* **EXERCISE MATERIALS**:
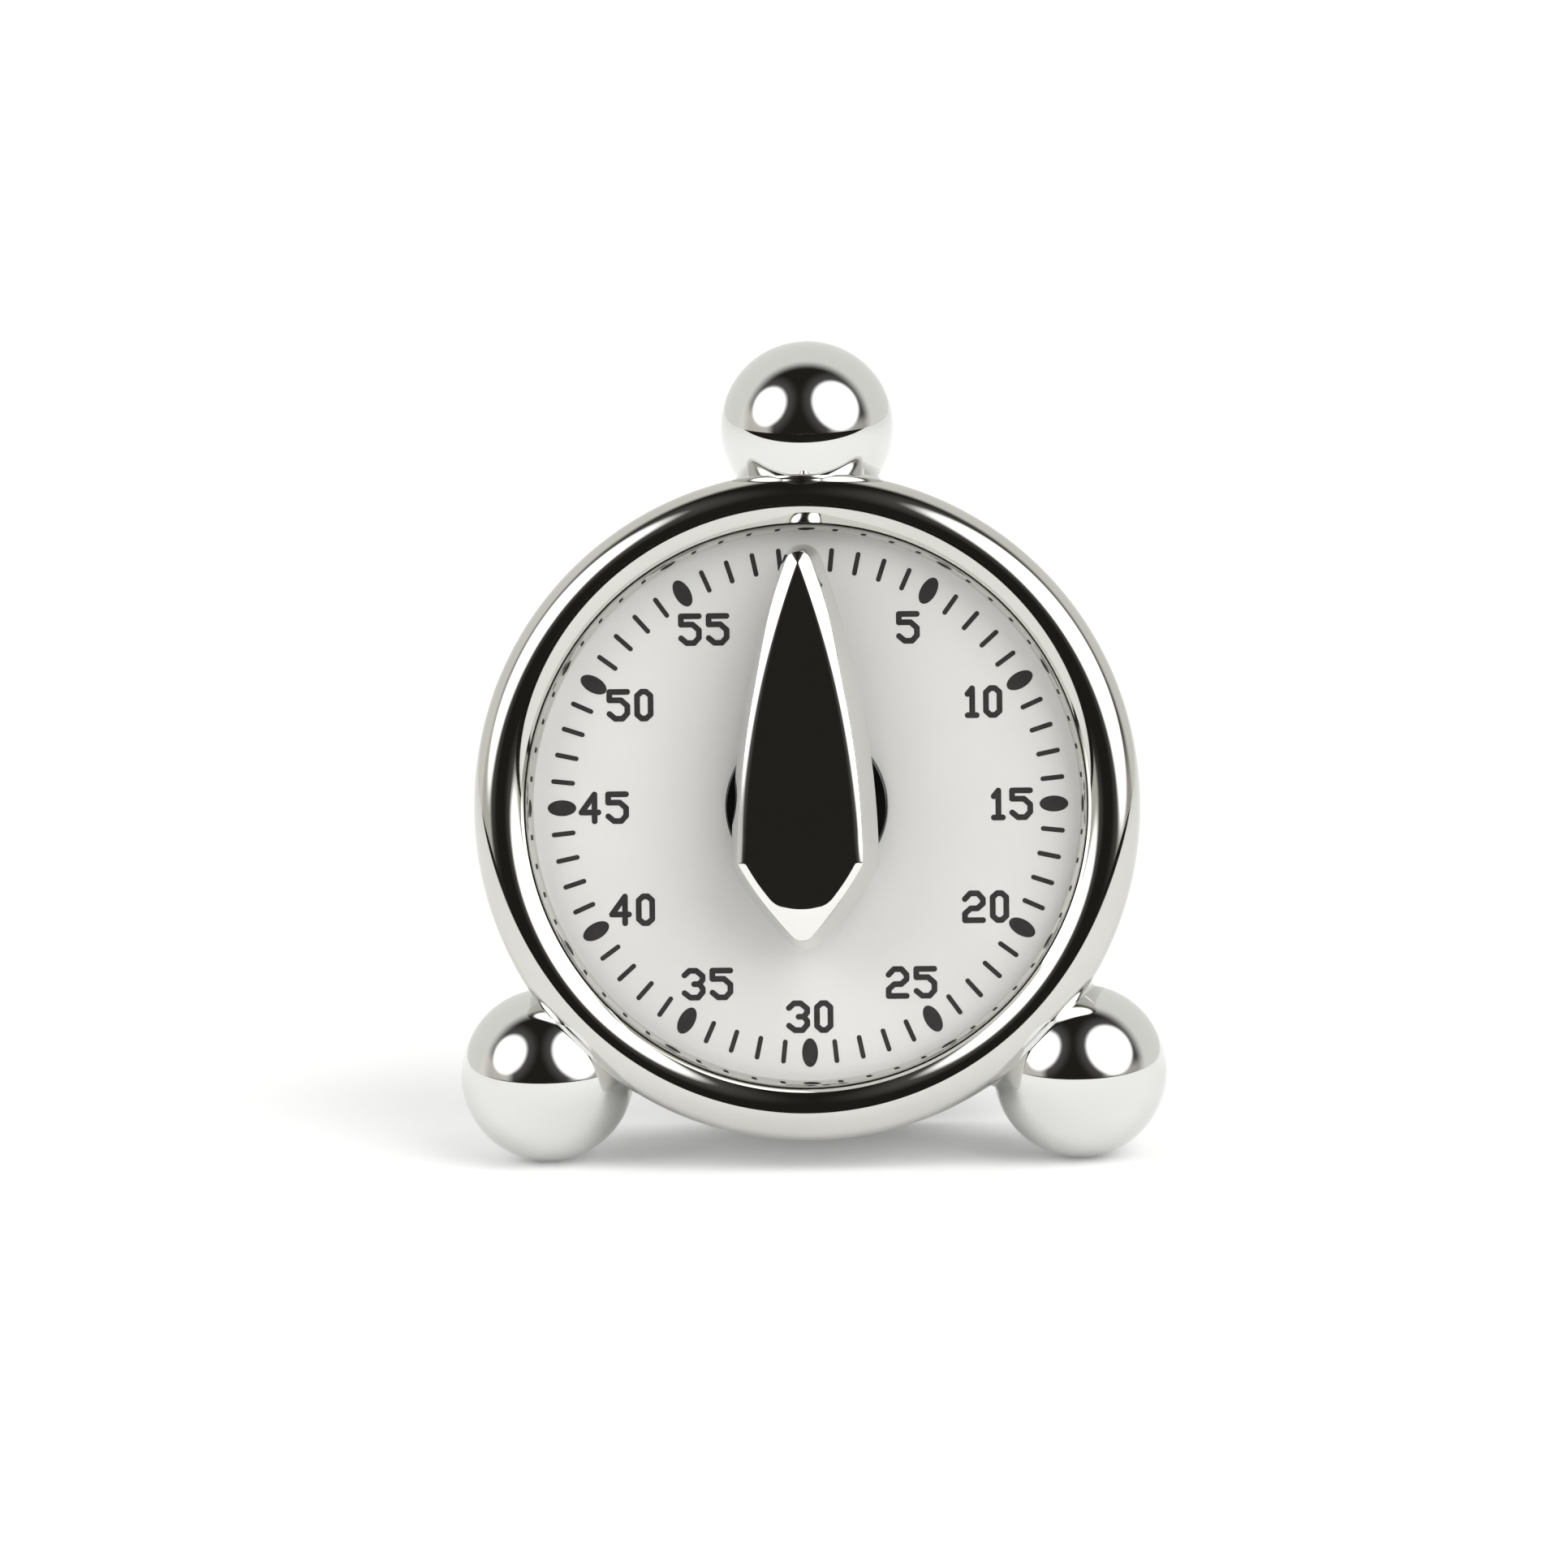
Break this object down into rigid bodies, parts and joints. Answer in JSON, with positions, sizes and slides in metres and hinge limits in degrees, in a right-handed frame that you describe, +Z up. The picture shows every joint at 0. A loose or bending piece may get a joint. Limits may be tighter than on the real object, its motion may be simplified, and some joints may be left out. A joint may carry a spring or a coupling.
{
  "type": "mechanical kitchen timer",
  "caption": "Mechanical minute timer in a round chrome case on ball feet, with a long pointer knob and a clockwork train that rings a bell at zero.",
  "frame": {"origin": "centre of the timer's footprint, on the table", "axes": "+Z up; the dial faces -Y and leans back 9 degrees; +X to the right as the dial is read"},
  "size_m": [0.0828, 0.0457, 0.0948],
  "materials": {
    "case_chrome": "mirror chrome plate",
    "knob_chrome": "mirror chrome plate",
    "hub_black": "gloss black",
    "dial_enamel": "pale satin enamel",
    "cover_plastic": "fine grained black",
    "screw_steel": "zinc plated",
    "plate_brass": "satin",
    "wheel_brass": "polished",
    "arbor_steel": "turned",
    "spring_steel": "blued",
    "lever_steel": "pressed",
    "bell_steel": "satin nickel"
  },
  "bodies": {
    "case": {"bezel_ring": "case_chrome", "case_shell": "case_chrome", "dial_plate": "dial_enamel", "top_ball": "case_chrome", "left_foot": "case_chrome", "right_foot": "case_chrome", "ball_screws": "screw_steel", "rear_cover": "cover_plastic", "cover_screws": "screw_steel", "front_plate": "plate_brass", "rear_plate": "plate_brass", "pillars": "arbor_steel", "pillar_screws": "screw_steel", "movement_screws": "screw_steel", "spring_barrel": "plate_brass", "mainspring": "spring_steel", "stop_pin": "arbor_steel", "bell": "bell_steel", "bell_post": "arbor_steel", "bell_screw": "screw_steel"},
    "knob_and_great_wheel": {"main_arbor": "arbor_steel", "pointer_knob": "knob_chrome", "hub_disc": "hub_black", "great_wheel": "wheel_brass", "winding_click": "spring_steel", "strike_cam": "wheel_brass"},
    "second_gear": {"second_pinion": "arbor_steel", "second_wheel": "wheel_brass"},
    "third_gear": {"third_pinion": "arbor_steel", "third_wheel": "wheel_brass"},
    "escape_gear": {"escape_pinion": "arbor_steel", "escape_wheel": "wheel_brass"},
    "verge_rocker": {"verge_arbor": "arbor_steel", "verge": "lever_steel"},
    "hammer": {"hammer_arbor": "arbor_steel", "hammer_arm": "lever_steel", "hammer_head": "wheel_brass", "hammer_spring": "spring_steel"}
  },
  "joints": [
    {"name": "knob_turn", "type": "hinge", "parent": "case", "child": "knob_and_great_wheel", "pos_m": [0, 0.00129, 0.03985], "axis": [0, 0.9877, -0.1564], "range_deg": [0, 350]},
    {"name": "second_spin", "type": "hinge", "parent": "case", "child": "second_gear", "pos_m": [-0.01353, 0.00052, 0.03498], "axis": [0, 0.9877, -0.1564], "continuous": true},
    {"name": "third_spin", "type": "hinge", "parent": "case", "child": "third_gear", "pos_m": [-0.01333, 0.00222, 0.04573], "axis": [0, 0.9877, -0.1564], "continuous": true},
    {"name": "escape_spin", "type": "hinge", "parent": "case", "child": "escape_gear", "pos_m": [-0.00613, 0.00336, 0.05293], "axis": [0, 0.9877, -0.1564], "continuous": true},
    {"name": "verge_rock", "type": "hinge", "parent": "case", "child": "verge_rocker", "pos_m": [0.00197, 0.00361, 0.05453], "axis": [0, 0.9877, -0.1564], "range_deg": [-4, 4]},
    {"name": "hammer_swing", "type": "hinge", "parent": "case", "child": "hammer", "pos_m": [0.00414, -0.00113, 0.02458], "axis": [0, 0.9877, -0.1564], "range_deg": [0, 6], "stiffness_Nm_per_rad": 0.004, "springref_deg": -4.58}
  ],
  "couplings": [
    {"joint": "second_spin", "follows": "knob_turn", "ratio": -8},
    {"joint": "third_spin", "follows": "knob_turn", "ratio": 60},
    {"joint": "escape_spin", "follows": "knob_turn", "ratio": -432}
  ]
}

...

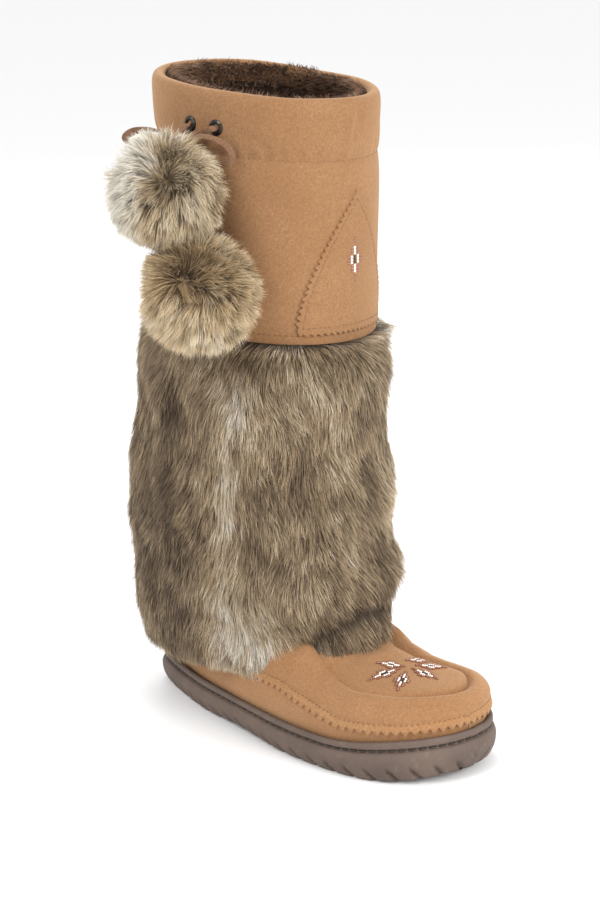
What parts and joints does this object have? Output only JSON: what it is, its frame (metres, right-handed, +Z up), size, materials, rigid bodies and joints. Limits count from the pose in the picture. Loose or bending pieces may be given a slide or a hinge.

* **TASK DETAILS**:
Every line that holds the string "with" should be returned.

* **WRITTEN ANSWER**:
Break this object down into rigid bodies, parts and joints. Answer in JSON, with positions, sizes and slides in metres and hinge limits in degrees, in a right-handed frame that you describe, +Z up. The picture shows every joint at 0. A loose or bending piece may get a joint. Limits may be tighter than on the real object, its motion may be simplified, and some joints may be left out. A joint may carry a spring or a coupling.
  "caption": "Mechanical minute timer in a round chrome case on ball feet, with a long pointer knob and a clockwork train that rings a bell at zero.",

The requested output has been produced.